#### DATASET ENTRIES
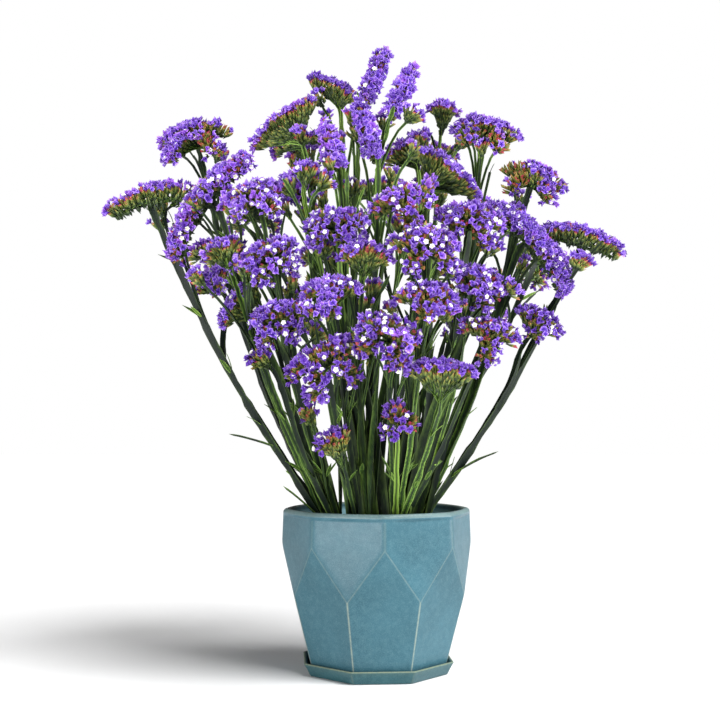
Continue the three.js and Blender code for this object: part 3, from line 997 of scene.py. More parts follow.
def blade_shape() -> Shape:
    """A narrow pointed leaf, folded a little along its rib, that bends over towards its tip."""
    outline = ((0.0, 0.42), (0.12, 0.72), (0.28, 0.95), (0.45, 1.0), (0.62, 0.9), (0.78, 0.66), (0.9, 0.36))
    bend, ripple, ripples, fold, rib, keel = 0.13, 0.006, 9, 0.0066, 0.012, 0.022
    rings = []
    for t, half in outline:
        spine = -bend * t * t
        wave = ripple * math.sin(ripples * t)
        right = (half / 2, spine + wave + fold * half, t)
        left = (-half / 2, spine - wave + fold * half, t)
        rings.append([right, (0.0, spine + rib, t), left, (0.0, spine - keel, t)])
    rings.append([(0, -bend, 1.0)])
    shape = Shape("blade_shape", rings, tuple(t for t, _ in outline) + (1.0,))
    # margins marked for the painted highlight, the keel under the rib for painted shade
    keep(shape.object.data, "wing_edge", [1.0, 0.6, 1.0, 0.3] * len(outline) + [1.0])
    return shape


class GeometryTree(Nodes):
    """A Geometry Nodes tree with named inputs."""

    def __init__(self, name: str) -> None:
        """Starts a tree that takes a geometry and gives one."""
        super().__init__(bpy.data.node_groups.new(name, "GeometryNodeTree"))
        self.tree.interface.new_socket("Geometry", in_out="INPUT", socket_type="NodeSocketGeometry")
        self.tree.interface.new_socket("Geometry", in_out="OUTPUT", socket_type="NodeSocketGeometry")
        self.inputs: dict[str, str] = {}
        self.given = self.add("NodeGroupInput")

    def input(self, name: str, kind: str, default: float | int | None = None) -> Socket:
        """Adds a named input.

        Args:
            name: its name.
            kind: its socket type, without the prefix.
            default: its value where a modifier sets none.

        Returns:
            The socket to link from.
        """
        made = self.tree.interface.new_socket(name, in_out="INPUT", socket_type="NodeSocket" + kind)
        if default is not None:
            made.default_value = default
        self.inputs[name] = made.identifier
        return self.given.outputs[name]

    def named(self, name: str, kind: str = "FLOAT") -> Socket:
        """A named attribute of the geometry."""
        read = self.add("GeometryNodeInputNamedAttribute", {"data_type": kind}, {"Name": name})
        return read.outputs["Attribute"]

    def instances(self, points: Socket, shape: Socket, size: Socket, selection: Value | bool = True) -> Socket:
        """Sets a shape on points, turned by their attribute.

        Args:
            points: where the shapes go.
            shape: the object that is repeated.
            size: its scale at each point.
            selection: which points get one.

        Returns:
            The instances.
        """
        info = self.add("GeometryNodeObjectInfo", None, {"Object": shape})
        turn = self.add("FunctionNodeEulerToRotation", None, {0: self.named("turn", "FLOAT_VECTOR")})
        values = {
            "Points": points,
            "Selection": selection,
            "Instance": info.outputs["Geometry"],
            "Rotation": turn.outputs[0],
            "Scale": size,
        }
        return self.add("GeometryNodeInstanceOnPoints", None, values).outputs[0]

    def joined(self, *pieces: Socket) -> Socket:
        """Several geometries as one."""
        join = self.add("GeometryNodeJoinGeometry")
        for piece in pieces:
            self.tree.links.new(piece, join.inputs[0])
        return join.outputs[0]

    def real(self, instances: Socket) -> Socket:
        """Instances made into plain mesh."""
        return self.add("GeometryNodeRealizeInstances", None, {"Geometry": instances}).outputs[0]

    def finished(self, geometry: Socket, finish: Socket) -> Socket:
        """Geometry with its material."""
        return self.add("GeometryNodeSetMaterial", None, {"Geometry": geometry, "Material": finish}).outputs[0]

    def crumpled(self, geometry: Socket, amount: Socket, scale: Socket, seed: Socket) -> Socket:
        """Moves points by noise, more the further along its shape each is.

        Args:
            geometry: what is moved.
            amount: how far, in metres.
            scale: the noise's repeats in a metre.
            seed: the noise's fourth coordinate.

        Returns:
            The geometry.
        """
        place = self.add("GeometryNodeInputPosition").outputs[0]
        values = {"Vector": place, "W": seed, "Scale": scale, "Detail": 1.0}
        noise = self.add("ShaderNodeTexNoise", {"noise_dimensions": "4D"}, values).outputs["Color"]
        centred = self.add("ShaderNodeVectorMath", {"operation": "SUBTRACT"}, {0: noise, 1: (0.5, 0.5, 0.5)})
        reach = Value(self, self.named("reach")) * Value(self, amount)
        values = {0: centred.outputs[0], "Scale": reach}
        moved = self.add("ShaderNodeVectorMath", {"operation": "SCALE"}, values)
        values = {"Geometry": geometry, "Offset": moved.outputs[0]}
        return self.add("GeometryNodeSetPosition", None, values).outputs[0]

    def end(self, geometry: Socket) -> "GeometryTree":
        """Ends the tree with a geometry."""
        self.add("NodeGroupOutput", None, {"Geometry": geometry})
        return self

    def run(self, name: str, mesh: Mesh, **values: object) -> Mesh:
        """Runs the tree on a mesh.

        Args:
            name: the new mesh's name.
            mesh: what the tree is given; it is removed.
            values: the tree's inputs, with underscores for spaces.

        Returns:
            The result as a plain mesh.
        """
        carrier = placed(name + "_carrier", mesh)
        modifier = carrier.modifiers.new("grow", "NODES")
        modifier.node_group = self.tree
        for key, value in values.items():
            modifier[self.inputs[key.replace("_", " ")]] = value
        graph = bpy.context.evaluated_depsgraph_get()
        made = bpy.data.meshes.new_from_object(
            carrier.evaluated_get(graph), preserve_all_data_layers=True, depsgraph=graph
        )
        made.name = name
        bpy.data.objects.remove(carrier)
        bpy.data.meshes.remove(mesh)
        for key in ("turn", "size", "flower", "closing", "twist", "wing"):
            if key in made.attributes:
                made.attributes.remove(made.attributes[key])
        return made


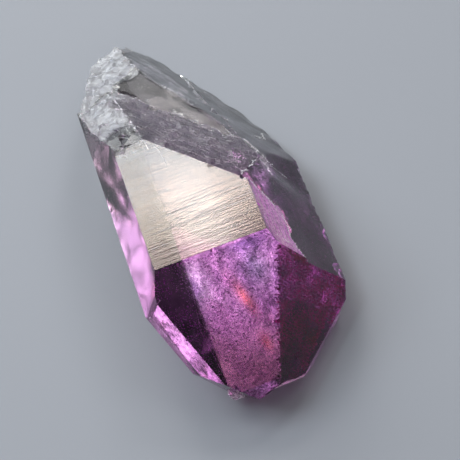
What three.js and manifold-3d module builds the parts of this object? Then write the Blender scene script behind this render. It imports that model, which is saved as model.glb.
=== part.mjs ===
########
=== GOAL ===
All records above must be set down exactly, please.

=== THE COMPLETED TASK ===
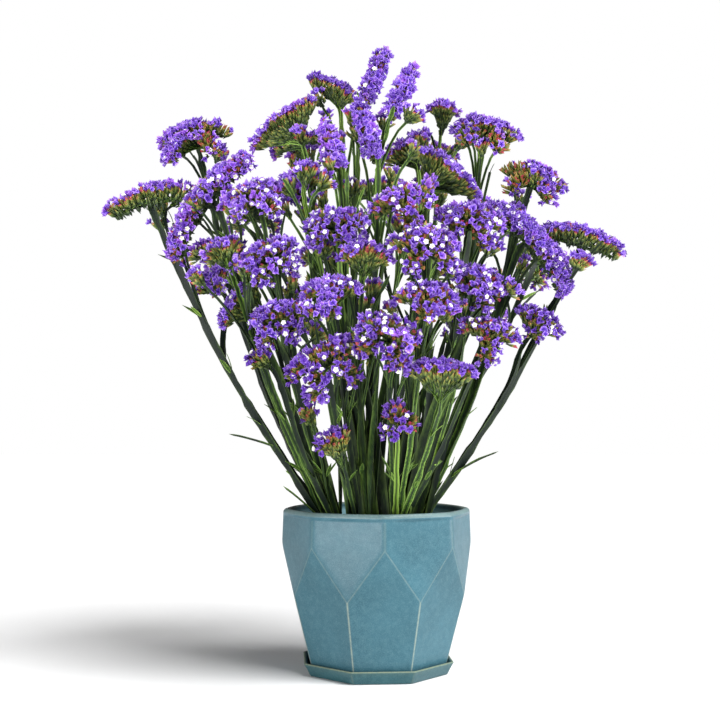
Continue the three.js and Blender code for this object: part 3, from line 997 of scene.py. More parts follow.
def blade_shape() -> Shape:
    """A narrow pointed leaf, folded a little along its rib, that bends over towards its tip."""
    outline = ((0.0, 0.42), (0.12, 0.72), (0.28, 0.95), (0.45, 1.0), (0.62, 0.9), (0.78, 0.66), (0.9, 0.36))
    bend, ripple, ripples, fold, rib, keel = 0.13, 0.006, 9, 0.0066, 0.012, 0.022
    rings = []
    for t, half in outline:
        spine = -bend * t * t
        wave = ripple * math.sin(ripples * t)
        right = (half / 2, spine + wave + fold * half, t)
        left = (-half / 2, spine - wave + fold * half, t)
        rings.append([right, (0.0, spine + rib, t), left, (0.0, spine - keel, t)])
    rings.append([(0, -bend, 1.0)])
    shape = Shape("blade_shape", rings, tuple(t for t, _ in outline) + (1.0,))
    # margins marked for the painted highlight, the keel under the rib for painted shade
    keep(shape.object.data, "wing_edge", [1.0, 0.6, 1.0, 0.3] * len(outline) + [1.0])
    return shape


class GeometryTree(Nodes):
    """A Geometry Nodes tree with named inputs."""

    def __init__(self, name: str) -> None:
        """Starts a tree that takes a geometry and gives one."""
        super().__init__(bpy.data.node_groups.new(name, "GeometryNodeTree"))
        self.tree.interface.new_socket("Geometry", in_out="INPUT", socket_type="NodeSocketGeometry")
        self.tree.interface.new_socket("Geometry", in_out="OUTPUT", socket_type="NodeSocketGeometry")
        self.inputs: dict[str, str] = {}
        self.given = self.add("NodeGroupInput")

    def input(self, name: str, kind: str, default: float | int | None = None) -> Socket:
        """Adds a named input.

        Args:
            name: its name.
            kind: its socket type, without the prefix.
            default: its value where a modifier sets none.

        Returns:
            The socket to link from.
        """
        made = self.tree.interface.new_socket(name, in_out="INPUT", socket_type="NodeSocket" + kind)
        if default is not None:
            made.default_value = default
        self.inputs[name] = made.identifier
        return self.given.outputs[name]

    def named(self, name: str, kind: str = "FLOAT") -> Socket:
        """A named attribute of the geometry."""
        read = self.add("GeometryNodeInputNamedAttribute", {"data_type": kind}, {"Name": name})
        return read.outputs["Attribute"]

    def instances(self, points: Socket, shape: Socket, size: Socket, selection: Value | bool = True) -> Socket:
        """Sets a shape on points, turned by their attribute.

        Args:
            points: where the shapes go.
            shape: the object that is repeated.
            size: its scale at each point.
            selection: which points get one.

        Returns:
            The instances.
        """
        info = self.add("GeometryNodeObjectInfo", None, {"Object": shape})
        turn = self.add("FunctionNodeEulerToRotation", None, {0: self.named("turn", "FLOAT_VECTOR")})
        values = {
            "Points": points,
            "Selection": selection,
            "Instance": info.outputs["Geometry"],
            "Rotation": turn.outputs[0],
            "Scale": size,
        }
        return self.add("GeometryNodeInstanceOnPoints", None, values).outputs[0]

    def joined(self, *pieces: Socket) -> Socket:
        """Several geometries as one."""
        join = self.add("GeometryNodeJoinGeometry")
        for piece in pieces:
            self.tree.links.new(piece, join.inputs[0])
        return join.outputs[0]

    def real(self, instances: Socket) -> Socket:
        """Instances made into plain mesh."""
        return self.add("GeometryNodeRealizeInstances", None, {"Geometry": instances}).outputs[0]

    def finished(self, geometry: Socket, finish: Socket) -> Socket:
        """Geometry with its material."""
        return self.add("GeometryNodeSetMaterial", None, {"Geometry": geometry, "Material": finish}).outputs[0]

    def crumpled(self, geometry: Socket, amount: Socket, scale: Socket, seed: Socket) -> Socket:
        """Moves points by noise, more the further along its shape each is.

        Args:
            geometry: what is moved.
            amount: how far, in metres.
            scale: the noise's repeats in a metre.
            seed: the noise's fourth coordinate.

        Returns:
            The geometry.
        """
        place = self.add("GeometryNodeInputPosition").outputs[0]
        values = {"Vector": place, "W": seed, "Scale": scale, "Detail": 1.0}
        noise = self.add("ShaderNodeTexNoise", {"noise_dimensions": "4D"}, values).outputs["Color"]
        centred = self.add("ShaderNodeVectorMath", {"operation": "SUBTRACT"}, {0: noise, 1: (0.5, 0.5, 0.5)})
        reach = Value(self, self.named("reach")) * Value(self, amount)
        values = {0: centred.outputs[0], "Scale": reach}
        moved = self.add("ShaderNodeVectorMath", {"operation": "SCALE"}, values)
        values = {"Geometry": geometry, "Offset": moved.outputs[0]}
        return self.add("GeometryNodeSetPosition", None, values).outputs[0]

    def end(self, geometry: Socket) -> "GeometryTree":
        """Ends the tree with a geometry."""
        self.add("NodeGroupOutput", None, {"Geometry": geometry})
        return self

    def run(self, name: str, mesh: Mesh, **values: object) -> Mesh:
        """Runs the tree on a mesh.

        Args:
            name: the new mesh's name.
            mesh: what the tree is given; it is removed.
            values: the tree's inputs, with underscores for spaces.

        Returns:
            The result as a plain mesh.
        """
        carrier = placed(name + "_carrier", mesh)
        modifier = carrier.modifiers.new("grow", "NODES")
        modifier.node_group = self.tree
        for key, value in values.items():
            modifier[self.inputs[key.replace("_", " ")]] = value
        graph = bpy.context.evaluated_depsgraph_get()
        made = bpy.data.meshes.new_from_object(
            carrier.evaluated_get(graph), preserve_all_data_layers=True, depsgraph=graph
        )
        made.name = name
        bpy.data.objects.remove(carrier)
        bpy.data.meshes.remove(mesh)
        for key in ("turn", "size", "flower", "closing", "twist", "wing"):
            if key in made.attributes:
                made.attributes.remove(made.attributes[key])
        return made


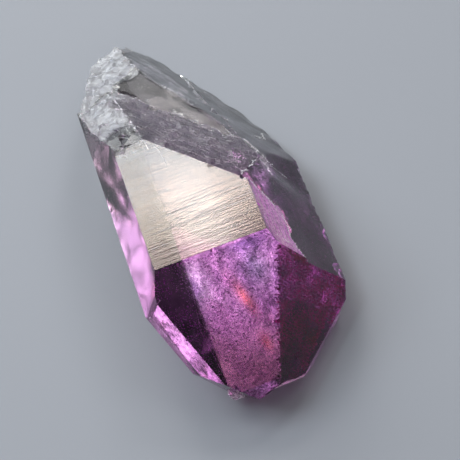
What three.js and manifold-3d module builds the parts of this object? Then write the Blender scene script behind this render. It imports that model, which is saved as model.glb.
=== part.mjs ===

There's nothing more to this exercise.